Fabrizio Calvi : C’est plus compliqué et plus profond que cela. Plus qu’une volonté de dissimuler la participation de quelques Français à cette entreprise de vol, il s’agissait avant tout de ne pas troubler la nouvelle donne économique au lendemain de la Seconde Guerre mondiale. C’est un peu comme une partie de carte "entre gens biens" qui aurait commencé au lendemain de la Première Guerre mondiale. Petit à petit a partir des années 30, certains joueurs, pour la plupart juifs, ont commencé à disparaître. Ils ont été rapidement remplacés ; rien n’a pu stopper une partie qui se continue toujours aujourd’hui. C’est pourquoi il n’y a pas eu d’épuration économique en France et en Allemagne : la dénazification a épargné des pans entiers de l’économie. A la Libération, l’épuration physique et politique de la société française achoppa sur la question des élites économiques qu’elle ne put ou ne voulut résoudre. Cette quasi-absence d’épuration économique eut pour effet de bloquer l’étude des mécanismes de pillage de la France occupée. Les autorités françaises de l’après-guerre n’ont jamais tenu compte des principes retenus par le Tribunal militaire international de Nuremberg relatifs au volet économique des crimes de guerre et des crimes contre l’humanité perpétrés par l’Allemagne nazie et ses alliés en Europe et en Extrême-Orient.
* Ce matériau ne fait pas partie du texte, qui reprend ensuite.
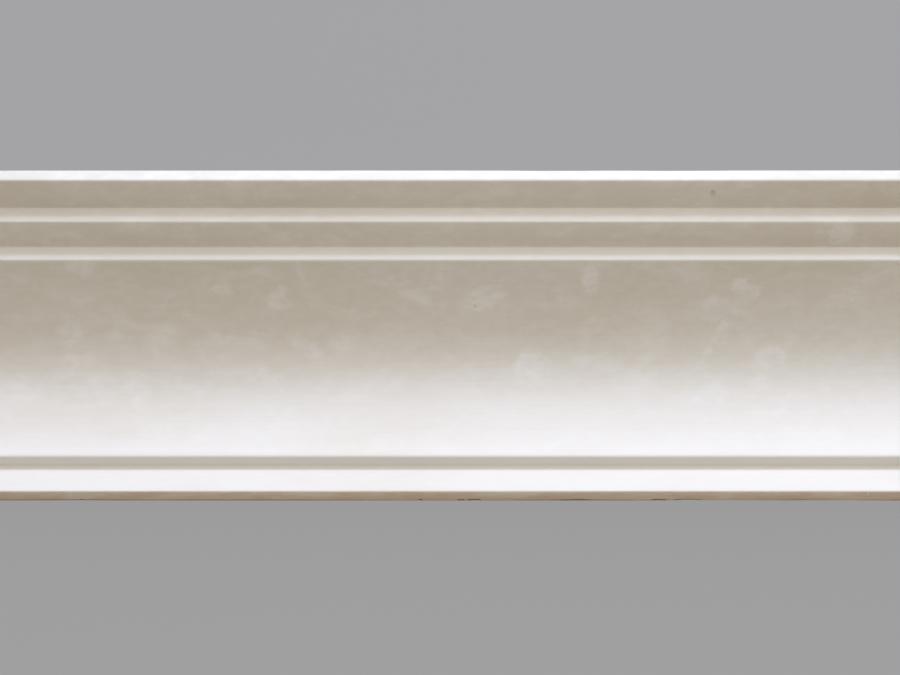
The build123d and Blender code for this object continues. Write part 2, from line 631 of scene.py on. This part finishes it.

JCG : Vous expliquez que votre travail consiste à « labourer un terrain laissé jusqu’ici en friche, celui du lien existant entre la Shoah et des crimes économiques qui peuvent parfois sembler à première vue anodins. » Est-ce à dire que, non content de commettre des crimes qui ont relevé de l’accusation de génocide, les nazis ont organisé le financement de ces crimes par la captation des richesses des vaincus et notamment de la France ?
FC : Dans notre ouvrage nous rappelons qu’à Nuremberg, les crimes contre l’humanité comprenaient les actes de pillage et de vol commis contre les populations civiles, la redistribution du butin, le dépôt de valeurs spoliées dans des banques d’Etat ou privéeset l’utilisation des gains illicites pour rémunérer les auteurs du pillage. Le pillage est un instrument à part entière du programme d’extermination de la communauté juive. L’acte de spoliation des biens et avoirs juifs est un crime contre l’humanité. Les individus et institutions qui consacrent leur temps, leur énergie, leurs moyens à paupériser la communauté juive de France sont coupables de crimes économiques et de crimes contre l’humanité. La caractéristique des « crimes de guerre économiques » est d’avoir été commis aux moyens d’instruments économiques (financiers, industriels, commerciaux) dans le cadre de la persécution et de l’élimination physique d’hommes, de femmes et d’enfants à raison de leur appartenance à des groupes raciaux, ethniques et religieux. A la barbarie s’ajoute ici l’ignominie : en s’associant au programme génocidaire de l’Allemagne nazie, les auteurs de « crimes économiques » en retirent des avantages matériels. La collaboration économique revêt un aspect dramatique par son association à la solution finale de la question juive.
JCG : C’est Heinrich Himmler qui a crée le Sicherheitsdienst des Reichsführer SS, à savoir le service de sécurité du chef des SS. Une antenne de ce SD s’installe à Paris dès le début de la guerre. Et vous avez découvert qu’ils ont financé, par son biais, de terribles exactions en Ukraine (des milliers de Juifs assassinés). La France et particulièrement Paris étaient une plaque tournante centrale des flux financiers nazis ?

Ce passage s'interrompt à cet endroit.